According to the draft rules, a red-chip company aiming to return to the
domestic market is required to have been listed on the Hong Kong stock exchange
for at least one year with a market capitalization of HK$20 billion (US$2.56
billion) or more, and to have made net profits of HK$2 billion or more over the
previous three years, with half of its business and net profits being generated
from the mainland.

The rules also allow a red chip to issue A-shares if its parent or subsidiary
firm is already listed on the domestic market.

Thus, under the new rules, China Overseas Land and Investment, a red-chip
mainland property developer, could follow through with its plans for an A-share
listing, although its parent, China State Construction Engineering Corp, aims
to issue A-shares next March. Last month, China Overseas Land chairman Kong
Qingping said it shelved the plan to sell shares to make way for the A-share
IPO of its state-owned parent.

Such requirements are aimed at attracting the return of large, good-quality
red-chip companies. Based on recent Hong Kong Stock Exchange data, of the more
than 90 red chips, about 20 qualify under such requirements, such as China Mobile,
CNOOC (China National Offshore Oil Corp), Bank of China (Hong Kong), China
Unicom, China Netcom, and China Merchants International. The total market
capitalization of these two dozen red chips is more than HK$2 trillion, with
the capitalization of China Mobile alone exceeding HK$1 trillion.

The market capitalization of A-shares on the mainland now is about 16 trillion
yuan (US$2.1 trillion) and it would increase by more than 10% with the return
of these red chips, which would bring in two trillion yuan.

Dai Tao, an analyst with Guotai Junan Securities, said the return of red chips
will bring profitable and well-managed companies to the mainland to help
improve the quality of the market and absorb excessive liquidity, which is the
root cause of the country's bull market.

Wu Xiaoqiu, director of Renmin University of China's Finance and Securities
Institute, said excessive liquidity has brought unprecedented opportunities for
China's capital market and for financial reform.

He said: "There are many issues in the country's capital market; apart
from stabilizing the market and boosting investors' confidence, the market's
structure needs to be improved by adding big-cap H-shares and red chips in the
market."

Regarding the impact on the shares of red chips in Hong Kong, given that their
offerings in the A-share market are always priced at a discount to the shares
of red chips, the latter will usually become targets of short-term speculation.
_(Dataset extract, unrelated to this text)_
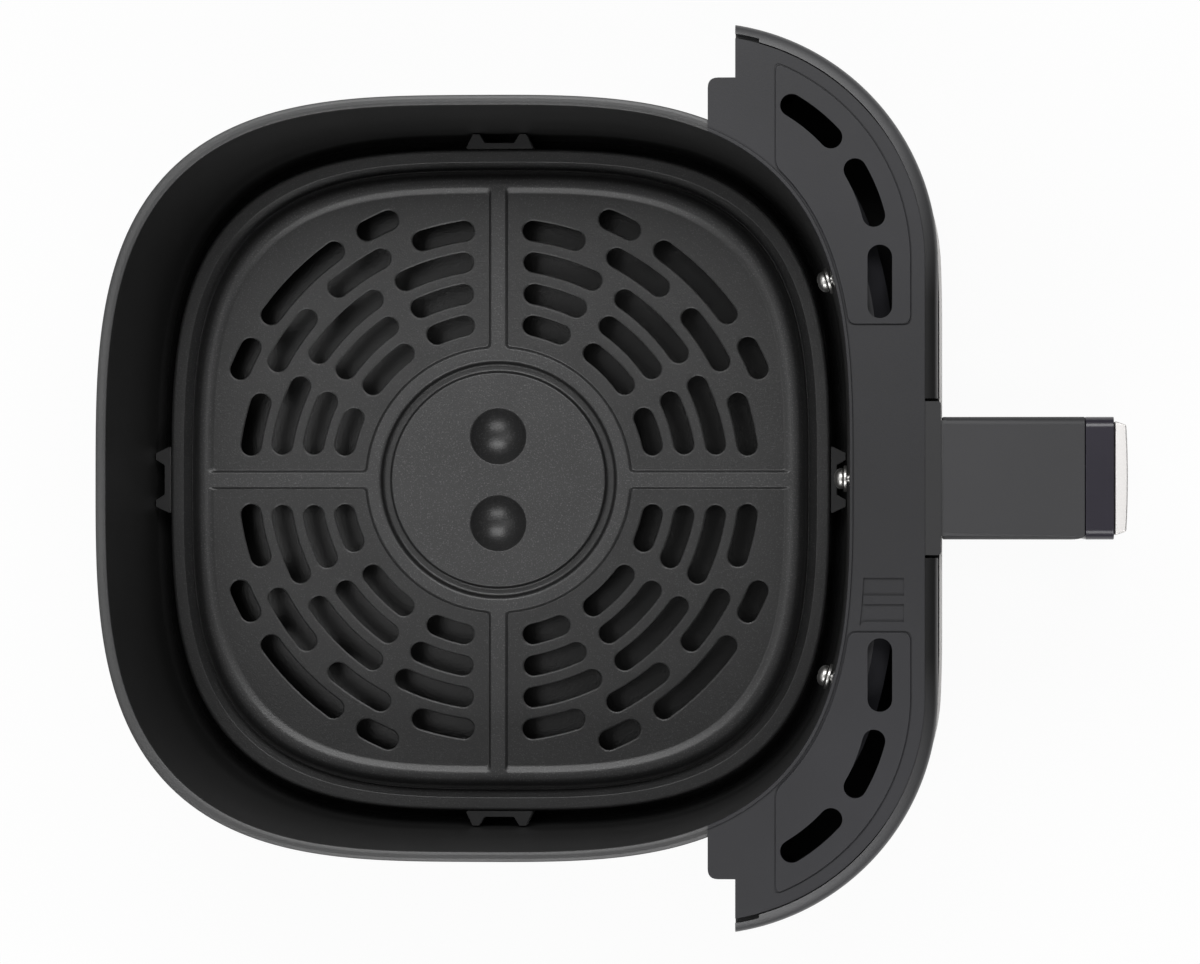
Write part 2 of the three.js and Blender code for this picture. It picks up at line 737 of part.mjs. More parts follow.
function makeGripCover() {
  const start = gripFace + clearance;
  const w = gripCoverWall;
  const whole = box([start, coverFace], [-handleHalf, handleHalf], [handleBottom, handleTop]);
  const hollow = box(
    [start - past, coverFace - w],
    [-handleHalf + w, handleHalf - w],
    [handleBottom + w, handleTop - w],
  );
  const boss = rod(postDiameter, start, coverFace - w / 2);
  const hole = rod(holeDiameter, start - past, coverFace - w);
  const peg = rod(holeDiameter, coverFace - 2 * w, coverFace + past);
  const withBosses = joined([
    whole.subtract(hollow), ...gripScrewHeights.map((z) => lyingAt(boss, [0, z]))]);
  return cut(
    withBosses,
    ...gripScrewHeights.map((z) => lyingAt(hole, [0, z])),
    ...trimPegPlaces.map((place) => lyingAt(peg, place)),
  );
}

function makeHandleTrim() {
  const start = coverFace + clearance;
  const c = trimChamfer;
  const w = handleHalf - clearance;
  const low = handleBottom + clearance;
  const high = handleTop - clearance;
  const across = extruded(polygon([
    [start, -w], [trimFace - c, -w], [trimFace, -w + c],
    [trimFace, w - c], [trimFace - c, w], [start, w],
  ]), low, high);
  const along = extruded(polygon([
    [start, low], [trimFace - c, low], [trimFace, low + c],
    [trimFace, high - c], [trimFace - c, high], [start, high],
  ]), -handleHalf, handleHalf).rotate([90, 0, 0]);
  const peg = rod(screwDiameter, coverFace - gripCoverWall, start + past);
  return joined([across.intersect(along), ...trimPegPlaces.map((place) => lyingAt(peg, place))]);
}

// ---- Fasteners ----------------------------------------------------------------------------

// along +Z: domed head below the seat, shank above it
function makeScrew(length) {
  const head = screwHead / 2;
  const shank = screwDiameter / 2;
  const slant = shank * 0.6;
  return toSolid(turned([
    [0, -screwHeadHeight],
    [head * 0.6, -screwHeadHeight * 0.85],
    [head, -screwHeadHeight * 0.25],
    [head, 0],
    [shank, 0],
    [shank, length - slant],
    [shank - slant, length],
    [0, length],
  ], 12));
}

function makeRing(inner, outer, thickness) {
  return toSolid(turned([
    [inner / 2, 0], [outer / 2, 0], [outer / 2, thickness], [inner / 2, thickness], [inner / 2, 0],
  ], 12));
}

// ---- Assembly -----------------------------------------------------------------------------

const finishes = {
  coating: { color: 0x1f1f20, roughness: 0.55, metalness: 0.3 },
  plateCoating: { color: 0x2c2c2d, roughness: 0.6, metalness: 0.3 },
  silicone: { color: 0x101011, roughness: 0.7, metalness: 0 },
  moulding: { color: 0x3b3b3f, roughness: 0.5, metalness: 0 },
  handlePlastic: { color: 0x46464a, roughness: 0.5, metalness: 0 },
  glossPlastic: { color: 0x35323a, roughness: 0.15, metalness: 0 },
  stainless: { color: 0xc4c0bc, roughness: 0.3, metalness: 1 },
  zinc: { color: 0xb4b4b2, roughness: 0.3, metalness: 1 },
  mica: { color: 0x8d8674, roughness: 0.8, metalness: 0 },
};
const materials = Object.fromEntries(
  Object.entries(finishes).map(([name, look]) => [name, new THREE.MeshStandardMaterial(look)]));

function part(name, solid, finish) {
  const mesh = new THREE.Mesh(toGeometry(solid), materials[finish]);
  mesh.name = name;
  return mesh;
}

function groupOf(...meshes) {
  const group = new THREE.Group();
  group.add(...meshes);
  return group;
}

function makePanGroup() {
  const group = groupOf(part('pan', makePan(), 'coating'));
  const washerStart = -2 * clearance - washerThickness; // the wall behind it is curved
  const screw = makeScrew(floorRadius).translate([0, 0, washerStart - clearance]);
  const washer = makeRing(holeDiameter, washerDiameter, washerThickness).translate([0, 0, washerStart]);
  const spacer = makeRing(holeDiameter, spacerDiameter, spacerThickness)
    .translate([0, 0, panWall + clearance]);
  panScrews.forEach((place, i) => {
    group.add(part(`pan_screw_${i + 1}`, atPanScrew(screw, place), 'zinc'));
    group.add(part(`pan_washer_${i + 1}`, atPanScrew(washer, place), 'zinc'));
    group.add(part(`heat_spacer_${i + 1}`, atPanScrew(spacer, place), 'mica'));
  });
  return group;
}

function makeCrisperGroup() {
  const group = groupOf(part('crisper_plate', makeCrisperPlate(), 'plateCoating'));
  const bumper = makeBumper();
  ['front', 'left', 'back', 'right'].forEach((side, i) => {
    group.add(part(`bumper_${side}`, bumper.rotate([0, 0, 90 * i]), 'silicone'));
  });
  return group;
}

function makeFasciaGroup() {
  const group = groupOf(
    part('fascia_insert', makeFasciaInsert(), 'moulding'),
    part('fascia_shell', makeFasciaShell(), 'moulding'),
    part('front_panel', makeFrontPanel(), 'stainless'),
  );
  const screw = makeScrew(shellScrewLength).translate([0, 0, fasciaBottom - clearance]);
  shellScrewPlaces.forEach(([x, y], i) => {
    group.add(part(`shell_screw_${i + 1}`, screw.translate([x, y, 0]), 'zinc'));
  });
  return group;
}

function makeHandleGroup() {
  const group = groupOf(
    part('handle_bracket', makeHandleBracket(), 'zinc'),
    part('handle_body', makeHandleBody(), 'handlePlastic'),
    part('grip_cover', makeGripCover(), 'glossPlastic'),
    part('handle_trim', makeHandleTrim(), 'stainless'),
  );
  const bracketBack = fasciaReach - shellWall - clearance - bracketThickness;
  const handleScrew = makeScrew(handleScrewLength).translate([0, 0, bracketBack - clearance]);
  handleScrewPlaces.forEach((place, i) => {
    group.add(part(`handle_screw_${i + 1}`, lyingAt(handleScrew, place), 'zinc'));
  });
  const gripSeat = gripFace - gripInner + screwHeadHeight;
  const gripScrew = makeScrew(gripScrewLength).translate([0, 0, gripSeat]);
  gripScrewHeights.forEach((z, i) => {
    group.add(part(`grip_screw_${i + 1}`, lyingAt(gripScrew, [0, z]), 'zinc'));
  });
  return group;
}

const group = groupOf(makePanGroup(), makeCrisperGroup(), makeFasciaGroup(), makeHandleGroup());

export default group;
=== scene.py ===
from math import acos, asin, atan2, cos, degrees, pi, radians, sin, sqrt, tan

import bmesh
import bpy
from mathutils import Matrix, Vector


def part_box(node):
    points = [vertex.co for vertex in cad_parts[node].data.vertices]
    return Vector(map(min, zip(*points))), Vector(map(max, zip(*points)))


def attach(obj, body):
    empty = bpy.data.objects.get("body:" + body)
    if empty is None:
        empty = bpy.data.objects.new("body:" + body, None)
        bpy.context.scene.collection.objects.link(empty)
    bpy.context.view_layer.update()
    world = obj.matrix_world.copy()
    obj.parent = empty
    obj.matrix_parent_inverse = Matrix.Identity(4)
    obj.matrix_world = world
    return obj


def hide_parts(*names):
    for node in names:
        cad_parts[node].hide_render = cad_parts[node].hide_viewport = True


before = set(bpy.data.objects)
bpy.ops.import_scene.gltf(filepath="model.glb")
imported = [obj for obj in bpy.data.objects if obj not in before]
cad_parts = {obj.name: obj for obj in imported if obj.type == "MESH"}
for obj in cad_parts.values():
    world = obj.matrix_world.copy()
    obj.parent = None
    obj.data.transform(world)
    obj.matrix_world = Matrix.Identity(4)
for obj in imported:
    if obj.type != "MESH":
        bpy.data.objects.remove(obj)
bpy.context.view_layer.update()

mm = 0.001  # pieces are drawn in millimetres and brought to metres when they are finished
scene = bpy.context.scene


# sizes in millimetres of a node of the frame
def extent(node):
    low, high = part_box(node)
    return low / mm, high / mm


panHigh = extent("pan")[1]
plateLow, plateHigh = extent("crisper_plate")
shellLow, shellHigh = extent("fascia_shell")
insertLow = extent("fascia_insert")[0]

common = {
    "gap": 0.3,          # between neighbouring pieces
    "squareness": 3.2,   # exponent of the rounded square that pan and plate share
    "turnSteps": 288,    # round the whole pan
}
print("frame loaded")


# modelling helpers

def squareReach(angle):
    n = common["squareness"]
    return (abs(cos(angle)) ** n + abs(sin(angle)) ** n) ** (-1 / n)


# turned vertices pressed into the rounded square
def pressSquare(verts):
    for vert in verts:
        reach = squareReach(atan2(vert.co.y, vert.co.x))
        vert.co.x *= reach
        vert.co.y *= reach


# half depth of the rounded square at a sideways distance
def squareDepth(half, side):
    n = common["squareness"]
    return half * (1 - (abs(side) / half) ** n) ** (1 / n)


# points of [radius, height] along an arc, angles in degrees
def arc(cx, cz, radius, start, end, steps):
    angles = [radians(start + (end - start) * i / steps) for i in range(steps + 1)]
    return [(cx + radius * cos(a), cz + radius * sin(a)) for a in angles]


# outline of a slot with round ends along an arc, angles in degrees
def arcSlot(cx, cy, radius, start, end, width, steps=12, endSteps=12):
    half = width / 2
    points = arc(cx, cy, radius + half, start, end, steps)
    for angle, side in ((end, 0), (start, 180)):
        x, y = cx + radius * cos(radians(angle)), cy + radius * sin(radians(angle))
        points += arc(x, y, half, angle + side, angle + side + 180, endSteps)[1:-1]
        if side == 0:
            points += arc(cx, cy, radius - half, end, start, steps)
    return points


# a polyline whose inner corners are rounded, each corner given as (x, z, radius)
def rounded(corners, steps=5):
    points = []
    for i, (x, z, radius) in enumerate(corners):
        if i == 0 or i == len(corners) - 1 or radius == 0:
            points.append((x, z))
            continue
        here = Vector((x, z))
        before = Vector(corners[i - 1][:2]) - here
        after = Vector(corners[i + 1][:2]) - here
        half = before.angle(after) / 2
        reach = min(radius / tan(half), before.length * 0.49, after.length * 0.49)
        start, end = here + before.normalized() * reach, here + after.normalized() * reach
        for k in range(steps + 1):
            t = k / steps
            weight = 2 * t * (1 - t) * sin(half) ** 0.5
            a, b = (1 - t) ** 2, t ** 2
            points.append(tuple((start * a + end * b + here * weight) / (a + b + weight)))
    return points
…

Hu Weitao, chief analyst at United Securities, said the authorities' plan to
bring back red chips showed that they prefer increasing the share supply to
cool the red-hot A-share markets to directly intervening in the market.

Fan Gang, a People's Bank of China monetary policy committee member and head of
the National Economy Research Institute, and CSRC chairman Shang Fulin last
month on separate occasions indicated that the regulator would like to see the
market mechanism adjusted to correct the imbalance between the demand and
supply of shares.

However, Wu said Beijing is encouraging the return of H-shares and red chips,
but the success of the move still depends on the initiatives of these
companies.

"Given that these companies have gone through a strict review process
before listing overseas, they still have to deal with the Chinese regulatory
authorities, which are different from their Hong Kong counterparts," he
said.

Wang Xiaochu, chairman of China Telecom, a mainland fixed-line network
operator, said earlier that the company would probably not sell shares in the
country's A-share market until its mobile and Internet television business
prospects become clear.

Although some red chips seemed to have reservations about the plan to issue
A-shares, others have indicated that they are planning to list on the mainland
stock market.

CNOOC, mainland China's biggest offshore oil producer, will be among the first
batch to sell A-shares if Chinese regulators approve plans by red chips to do
so, chairman Fu Chengyu said at the company's annual general meeting in Hong
Kong last month.

Besides CNOOC, the world's largest wireless carrier, China Mobile, and the
world's third-largest personal-computer maker, Lenovo Group, are among the
companies likely to take part in the pilot scheme.

Mainland conglomerate Beijing Enterprises Holdings, the investment arm of the
municipal government of China's capital, is considering listing shares
domestically, possibly next year, said chief executive Zhang Honghai.